Data extract —
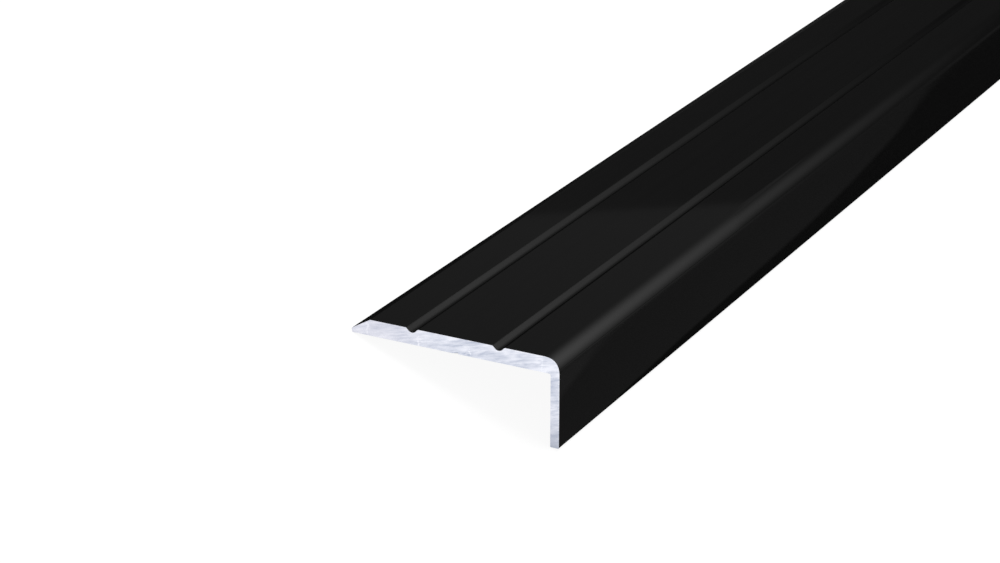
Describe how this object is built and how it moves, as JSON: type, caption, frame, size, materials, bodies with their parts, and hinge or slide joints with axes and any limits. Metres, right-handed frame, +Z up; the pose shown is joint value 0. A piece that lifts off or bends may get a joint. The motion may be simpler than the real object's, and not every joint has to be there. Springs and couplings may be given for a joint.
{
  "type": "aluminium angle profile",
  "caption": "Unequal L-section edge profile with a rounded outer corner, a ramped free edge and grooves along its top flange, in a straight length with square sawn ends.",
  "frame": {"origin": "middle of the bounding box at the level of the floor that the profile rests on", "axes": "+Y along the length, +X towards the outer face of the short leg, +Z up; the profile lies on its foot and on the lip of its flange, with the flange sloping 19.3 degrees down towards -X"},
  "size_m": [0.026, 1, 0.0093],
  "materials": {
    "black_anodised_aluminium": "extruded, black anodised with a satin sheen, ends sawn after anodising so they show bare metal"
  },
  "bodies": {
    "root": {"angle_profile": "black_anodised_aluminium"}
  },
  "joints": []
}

Do this — Please set down the whole listing above without altering a single line.

Task result —
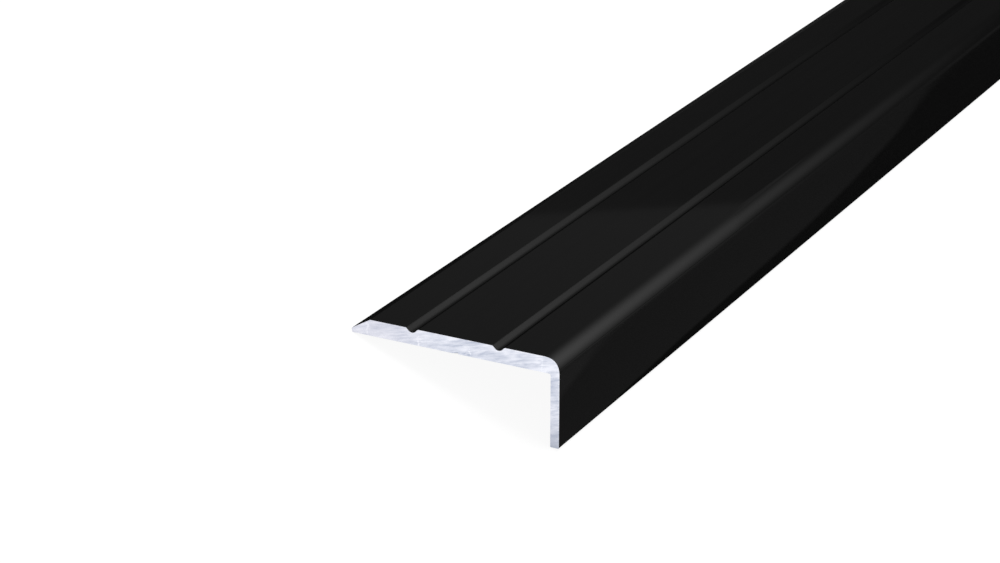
Describe how this object is built and how it moves, as JSON: type, caption, frame, size, materials, bodies with their parts, and hinge or slide joints with axes and any limits. Metres, right-handed frame, +Z up; the pose shown is joint value 0. A piece that lifts off or bends may get a joint. The motion may be simpler than the real object's, and not every joint has to be there. Springs and couplings may be given for a joint.
{
  "type": "aluminium angle profile",
  "caption": "Unequal L-section edge profile with a rounded outer corner, a ramped free edge and grooves along its top flange, in a straight length with square sawn ends.",
  "frame": {"origin": "middle of the bounding box at the level of the floor that the profile rests on", "axes": "+Y along the length, +X towards the outer face of the short leg, +Z up; the profile lies on its foot and on the lip of its flange, with the flange sloping 19.3 degrees down towards -X"},
  "size_m": [0.026, 1, 0.0093],
  "materials": {
    "black_anodised_aluminium": "extruded, black anodised with a satin sheen, ends sawn after anodising so they show bare metal"
  },
  "bodies": {
    "root": {"angle_profile": "black_anodised_aluminium"}
  },
  "joints": []
}